Oxford Architecture Guide
Medieval Oxford is perhaps best known as home to Oxford University—one of the oldest universities in the world. But the City of Dreaming Spires is also renowned for its collection of historic, architectural marvels. Here are a few must-see buildings to admire when visiting Oxford.
Christ Church College
One of Oxford’s most famous assets is its prestigious name-sharing university, whose magnificent college buildings, libraries, and museums boast an architectural history dating back centuries. Christ Church is among the most visited colleges in Britain, attracting admirers from across the world keen to see features such as the Meadow Building and the Chapter House for themselves.
Christ Church Cathedral
Christ Church Cathedral is unique within the Church of England because it’s both the cathedral of the diocese of Oxfordshire and the chapel of Christ Church College. Built in the 12th century, the cathedral boasts a Norman choir, nave, and tower, and beautiful stained-glass windows.

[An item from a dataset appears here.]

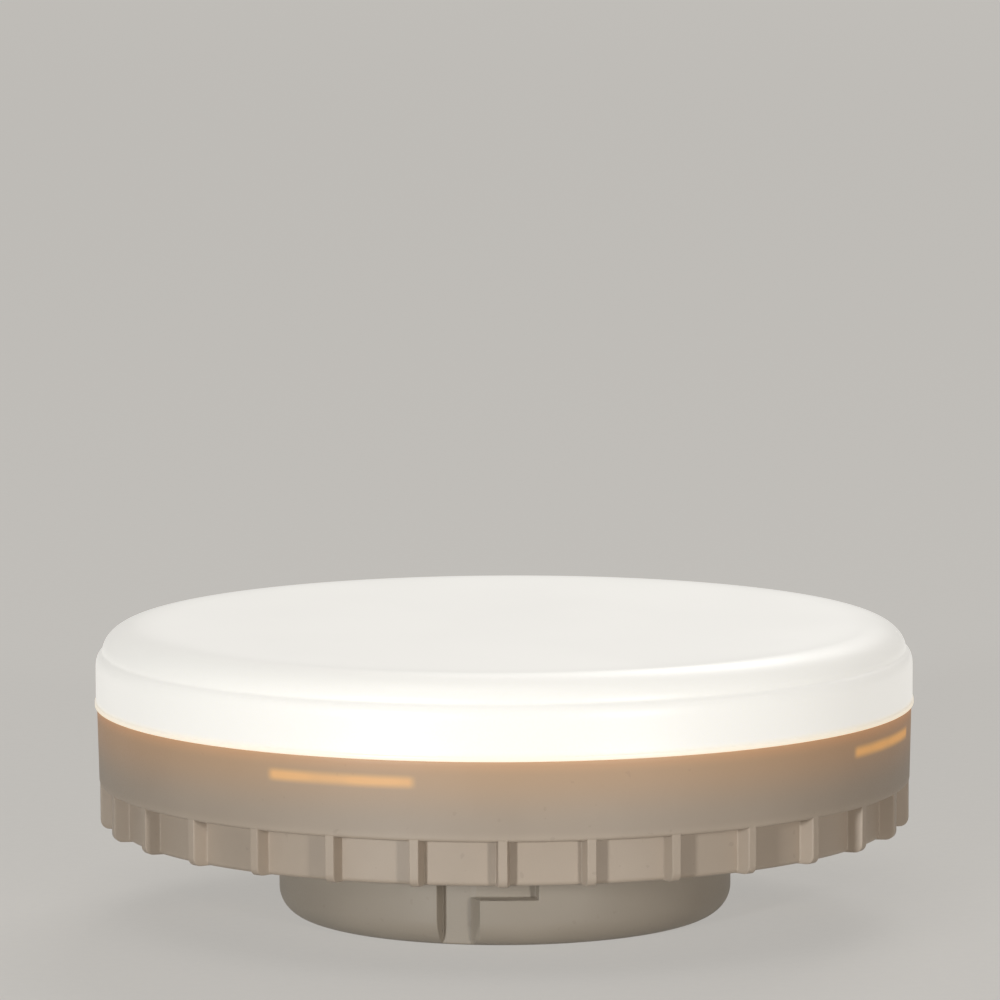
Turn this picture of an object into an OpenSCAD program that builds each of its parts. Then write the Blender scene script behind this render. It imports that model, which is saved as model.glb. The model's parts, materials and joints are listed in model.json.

Ashmolean Museum of Art and Archaeology
With spectacular neoclassical frontage, the Ashmolean Museum is the world’s first university museum, dating back to the 17th century. The museum houses valuable treasures including Guy Fawkes’ lantern, an 18th-century violin made by master instrument-maker Antonio Stradivari, and red-chalk sketches of the Sistine Chapel by Michelangelo.
Oxford University alumnus and great British architect Sir Christopher Wren created some of the university’s most iconic buildings, including the Sheldonian Theatre. Built in 1664 and inspired by the Roman Theatre of Marcellus, the Sheldonian was only Wren’s second-ever commission. It features an eight-sided cupola from which you can admire sweeping views over the rooftops and spires of Oxford.
Constructed in the mid–18th century to house a science library, the Radcliffe Camera ranks among Oxford’s most striking buildings. Rad Cam, as it’s known locally, was built in the English Palladian style in a cobbled courtyard within the Bodleian Library complex. It’s a working part of Oxford University and, as such, visitors are not permitted inside—but that doesn’t stop the many keen admirers from passing by to take a look.